To do:
Copy out every line in which the string "shown" occurs.

=== Exercise materials ===

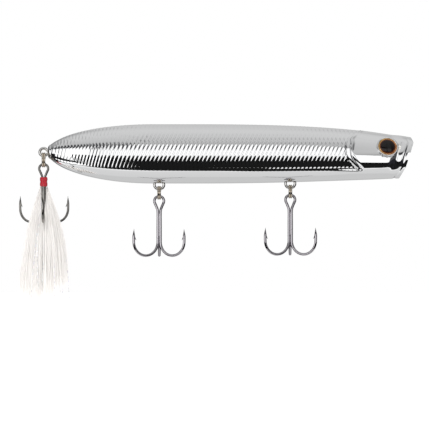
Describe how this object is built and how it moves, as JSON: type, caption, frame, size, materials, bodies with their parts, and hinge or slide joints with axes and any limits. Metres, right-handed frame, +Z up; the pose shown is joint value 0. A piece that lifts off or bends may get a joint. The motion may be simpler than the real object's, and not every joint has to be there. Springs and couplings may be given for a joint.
{
  "type": "topwater popper",
  "caption": "Slim floating surface lure with a cupped slanted mouth, split rings, treble hooks and a feathered tail hook.",
  "frame": {"origin": "centre of the line tie's wire eye, inside the cupped mouth on the lure's middle plane", "axes": "+X towards the nose along the body, +Y towards the lure's left side, +Z up; the treble hooks hang along -Z"},
  "size_m": [0.132, 0.0197, 0.0605],
  "materials": {
    "plated_shell": "polished",
    "eye_foil": "polished",
    "eye_dome": "polished",
    "steel_wire": "polished",
    "weight_steel": "satin",
    "brass_ball": "satin",
    "ball_steel": "polished",
    "nickel_ring": "polished",
    "belly_hook_nickel": "polished",
    "tail_hook_black": "satin",
    "binding_thread": "satin",
    "white_feather": "matte",
    "pearl_flash": "gloss"
  },
  "bodies": {
    "lure_body": {"shell_left": "plated_shell", "shell_right": "plated_shell", "left_eye_foil": "eye_foil", "left_eye_dome": "eye_dome", "right_eye_foil": "eye_foil", "right_eye_dome": "eye_dome", "line_tie": "steel_wire", "front_belly_hanger": "steel_wire", "rear_belly_hanger": "steel_wire", "tail_hanger": "steel_wire", "tail_weight": "weight_steel"},
    "knocker": {"knocker_ball": "brass_ball"},
    "front_rattle": {"front_rattle_ball": "ball_steel"},
    "rear_rattle": {"rear_rattle_ball": "ball_steel"},
    "front_ring": {"front_belly_ring": "nickel_ring"},
    "rear_ring": {"rear_belly_ring": "nickel_ring"},
    "tail_ring_link": {"tail_ring": "nickel_ring"},
    "front_treble": {"front_treble_pair": "belly_hook_nickel", "front_treble_single": "belly_hook_nickel"},
    "rear_treble": {"rear_treble_pair": "belly_hook_nickel", "rear_treble_single": "belly_hook_nickel"},
    "tail_treble": {"tail_treble_pair": "tail_hook_black", "tail_treble_single": "tail_hook_black", "tail_thread_wrap": "binding_thread", "tail_feathers": "white_feather", "tail_flash": "pearl_flash"}
  },
  "joints": [
    {"name": "knocker_slide", "type": "slide", "parent": "lure_body", "child": "knocker", "axis": [1, 0, 0], "range_m": [-0.0145, 0.0145]},
    {"name": "front_rattle_slide", "type": "slide", "parent": "lure_body", "child": "front_rattle", "axis": [1, 0, 0], "range_m": [-0.0084, 0.0084]},
    {"name": "rear_rattle_slide", "type": "slide", "parent": "lure_body", "child": "rear_rattle", "axis": [1, 0, 0], "range_m": [-0.0054, 0.0054]},
    {"name": "front_ring_swing", "type": "hinge", "parent": "lure_body", "child": "front_ring", "pos_m": [-0.0368, 0, -0.00848], "axis": [0, 1, 0], "range_deg": [-62, 62]},
    {"name": "rear_ring_swing", "type": "hinge", "parent": "lure_body", "child": "rear_ring", "pos_m": [-0.0804, 0, -0.0089], "axis": [0, 1, 0], "range_deg": [-62, 62]},
    {"name": "tail_ring_swing", "type": "hinge", "parent": "lure_body", "child": "tail_ring_link", "pos_m": [-0.1188, 0, 0.0019], "axis": [0, 1, 0], "range_deg": [-20, 118]},
    {"name": "front_treble_swing", "type": "hinge", "parent": "front_ring", "child": "front_treble", "pos_m": [-0.0368, 0, -0.0112], "axis": [1, 0, 0], "range_deg": [-80, 80]},
    {"name": "rear_treble_swing", "type": "hinge", "parent": "rear_ring", "child": "rear_treble", "pos_m": [-0.0804, 0, -0.01161], "axis": [1, 0, 0], "range_deg": [-80, 80]},
    {"name": "tail_treble_swing", "type": "hinge", "parent": "tail_ring_link", "child": "tail_treble", "pos_m": [-0.1188, 0, -0.00069], "axis": [1, 0, 0], "range_deg": [-80, 80]}
  ]
}
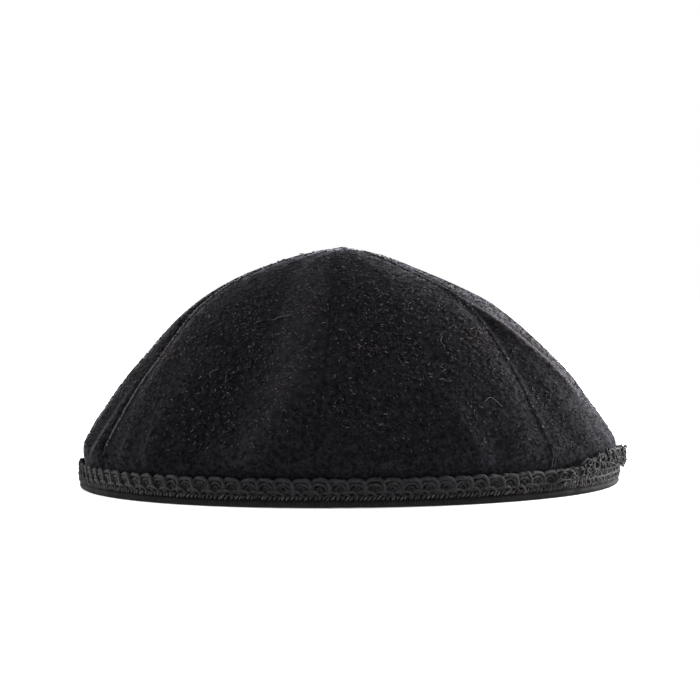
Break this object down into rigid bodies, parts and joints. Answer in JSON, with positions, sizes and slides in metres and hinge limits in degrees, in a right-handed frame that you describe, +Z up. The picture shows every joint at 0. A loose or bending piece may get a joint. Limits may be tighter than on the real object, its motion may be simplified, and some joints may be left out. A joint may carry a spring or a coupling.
{
  "type": "kippah",
  "caption": "Black velvet skullcap of sewn gores, a low dome that peaks in a small nub, with a ribbed ribbon bound round the rim and a scalloped gimp braid sewn over it.",
  "frame": {"origin": "middle of the whole cap's bounding box, in the resting plane under the rim", "axes": "+Z up through the crown, -Y to the front that the picture shows, +X to the picture's right, where the braid laps"},
  "size_m": [0.1812, 0.1798, 0.0785],
  "materials": {
    "velvet": "black cotton velvet, short upright pile, soft pale sheen at grazing angles",
    "ribbed_ribbon": "dark ribbed ribbon, ribs across the rim, slight sheen",
    "gimp_braid": "dark twisted cord gimp, matt"
  },
  "bodies": {
    "root": {"gore_front_left": "velvet", "gore_front_right": "velvet", "gore_right": "velvet", "gore_back_right": "velvet", "gore_back_left": "velvet", "gore_left": "velvet", "rim_binding": "ribbed_ribbon", "braid": "gimp_braid"}
  },
  "joints": []
}
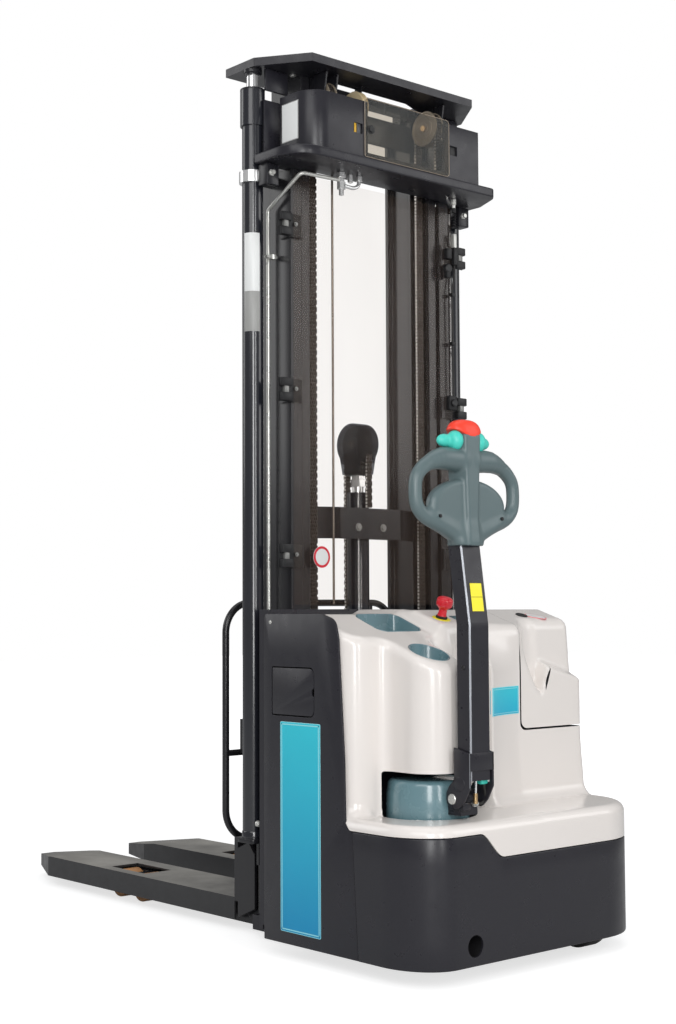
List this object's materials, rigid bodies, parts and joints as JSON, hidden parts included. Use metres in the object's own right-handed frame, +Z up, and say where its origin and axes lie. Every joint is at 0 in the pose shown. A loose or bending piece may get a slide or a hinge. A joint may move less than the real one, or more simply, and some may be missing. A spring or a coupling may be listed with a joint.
{
  "type": "electric pallet stacker",
  "caption": "Pedestrian electric stacker with forks over support legs, a telescopic mast with free lift, a side tiller and a cream hood over a charcoal chassis.",
  "frame": {"origin": "on the floor under the middle of the truck's bounding box", "axes": "+Z up along the mast, +Y towards the fork tips, +X to the right hand of an operator who faces the mast"},
  "size_m": [0.82, 2, 2.287],
  "materials": {
    "charcoal_steel": "satin",
    "mast_steel": "satin",
    "cream_plastic": "glossy",
    "blue_grey_plastic": "satin",
    "fork_steel": "worn",
    "chrome_rod": "polished",
    "chain_steel": "oiled",
    "clear_guard": "clear",
    "zinc_pipe": "plated",
    "wheel_tyre": "matte",
    "drive_tyre": "matte",
    "battery_case": "matte",
    "red_plastic": "glossy",
    "head_plastic": "satin"
  },
  "bodies": {
    "chassis": {"base_frame": "charcoal_steel", "battery_pack": "battery_case", "support_legs": "mast_steel", "outer_mast": "mast_steel", "crosshead": "charcoal_steel", "clear_guards": "clear_guard", "lift_cylinders": "mast_steel", "hydraulic_pipe": "zinc_pipe", "bulkhead": "charcoal_steel", "side_panel_left": "charcoal_steel", "side_panel_right": "charcoal_steel", "rear_skirt": "charcoal_steel", "rear_deck": "cream_plastic", "hood_tower": "cream_plastic", "storage_tray": "blue_grey_plastic", "cup_holder": "blue_grey_plastic", "emergency_stop": "red_plastic", "key_panel": "blue_grey_plastic"},
    "mast_middle": {"middle_mast": "mast_steel", "mast_top_plate": "charcoal_steel", "chain_pulleys": "chain_steel", "lift_rods": "chrome_rod", "upper_chains": "chain_steel"},
    "mast_inner": {"inner_mast": "mast_steel", "freelift_cylinder": "mast_steel", "lower_chains": "chain_steel"},
    "freelift_head": {"freelift_head": "mast_steel", "freelift_rear_chain": "chain_steel"},
    "carriage": {"carriage_frame": "mast_steel", "load_backrest": "mast_steel", "fork_left": "fork_steel", "fork_right": "fork_steel", "freelift_front_chain": "chain_steel"},
    "hatch_door": {"hatch_door": "charcoal_steel"},
    "battery_lid": {"battery_lid": "cream_plastic"},
    "drive_unit": {"drive_unit": "mast_steel", "steering_dome": "blue_grey_plastic"},
    "drive_wheel": {"drive_wheel": "drive_tyre"},
    "tiller": {"tiller_arm": "charcoal_steel", "tiller_head": "head_plastic"},
    "castor_fork": {"castor_fork": "mast_steel"},
    "castor_wheel": {"castor_wheel": "drive_tyre"},
    "load_roller_rear_left": {"load_roller_rear_left": "wheel_tyre"},
    "load_roller_rear_right": {"load_roller_rear_right": "wheel_tyre"},
    "load_roller_front_left": {"load_roller_front_left": "wheel_tyre"},
    "load_roller_front_right": {"load_roller_front_right": "wheel_tyre"}
  },
  "joints": [
    {"name": "mast_lift", "type": "slide", "parent": "chassis", "child": "mast_middle", "axis": [0, 0, 1], "range_m": [0, 1.55], "deforming": ["upper_chains"]},
    {"name": "inner_lift", "type": "slide", "parent": "mast_middle", "child": "mast_inner", "axis": [0, 0, 1], "range_m": [0, 1.55], "deforming": ["lower_chains"]},
    {"name": "free_lift", "type": "slide", "parent": "mast_inner", "child": "freelift_head", "axis": [0, 0, 1], "range_m": [0, 0.68], "deforming": ["freelift_rear_chain"]},
    {"name": "carriage_lift", "type": "slide", "parent": "freelift_head", "child": "carriage", "axis": [0, 0, 1], "range_m": [0, 0.68], "deforming": ["freelift_front_chain"]},
    {"name": "steering", "type": "hinge", "parent": "chassis", "child": "drive_unit", "pos_m": [-0.2, -0.8, 0.25], "axis": [0, 0, 1], "range_deg": [-70, 70]},
    {"name": "drive_wheel_spin", "type": "hinge", "parent": "drive_unit", "child": "drive_wheel", "pos_m": [-0.2, -0.8, 0.115], "axis": [1, 0, 0], "continuous": true},
    {"name": "tiller_tilt", "type": "hinge", "parent": "drive_unit", "child": "tiller", "pos_m": [-0.2, -0.924, 0.411], "axis": [1, 0, 0], "range_deg": [0, 75], "stiffness_Nm_per_rad": 25, "springref_deg": -17.19},
    {"name": "hatch_hinge", "type": "hinge", "parent": "chassis", "child": "hatch_door", "pos_m": [-0.404, -0.468, 0.652], "axis": [0, 0, -1], "range_deg": [0, 100]},
    {"name": "battery_lid_hinge", "type": "hinge", "parent": "chassis", "child": "battery_lid", "pos_m": [0.275, -0.43, 0.832], "axis": [-1, 0, 0], "range_deg": [0, 70]},
    {"name": "castor_swivel", "type": "hinge", "parent": "chassis", "child": "castor_fork", "pos_m": [0.25, -0.85, 0.18], "axis": [0, 0, 1], "continuous": true},
    {"name": "castor_wheel_spin", "type": "hinge", "parent": "castor_fork", "child": "castor_wheel", "pos_m": [0.25, -0.888, 0.075], "axis": [1, 0, 0], "continuous": true},
    {"name": "load_roller_rear_left_spin", "type": "hinge", "parent": "chassis", "child": "load_roller_rear_left", "pos_m": [-0.195, 0.374, 0.04], "axis": [1, 0, 0], "continuous": true},
    {"name": "load_roller_rear_right_spin", "type": "hinge", "parent": "chassis", "child": "load_roller_rear_right", "pos_m": [0.195, 0.374, 0.04], "axis": [1, 0, 0], "continuous": true},
    {"name": "load_roller_front_left_spin", "type": "hinge", "parent": "chassis", "child": "load_roller_front_left", "pos_m": [-0.195, 0.487, 0.04], "axis": [1, 0, 0], "continuous": true},
    {"name": "load_roller_front_right_spin", "type": "hinge", "parent": "chassis", "child": "load_roller_front_right", "pos_m": [0.195, 0.487, 0.04], "axis": [1, 0, 0], "continuous": true}
  ],
  "couplings": [
    {"joint": "inner_lift", "follows": "mast_lift", "ratio": 1},
    {"joint": "carriage_lift", "follows": "free_lift", "ratio": 1}
  ]
}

===

Right answer:
Describe how this object is built and how it moves, as JSON: type, caption, frame, size, materials, bodies with their parts, and hinge or slide joints with axes and any limits. Metres, right-handed frame, +Z up; the pose shown is joint value 0. A piece that lifts off or bends may get a joint. The motion may be simpler than the real object's, and not every joint has to be there. Springs and couplings may be given for a joint.
List this object's materials, rigid bodies, parts and joints as JSON, hidden parts included. Use metres in the object's own right-handed frame, +Z up, and say where its origin and axes lie. Every joint is at 0 in the pose shown. A loose or bending piece may get a slide or a hinge. A joint may move less than the real one, or more simply, and some may be missing. A spring or a coupling may be listed with a joint.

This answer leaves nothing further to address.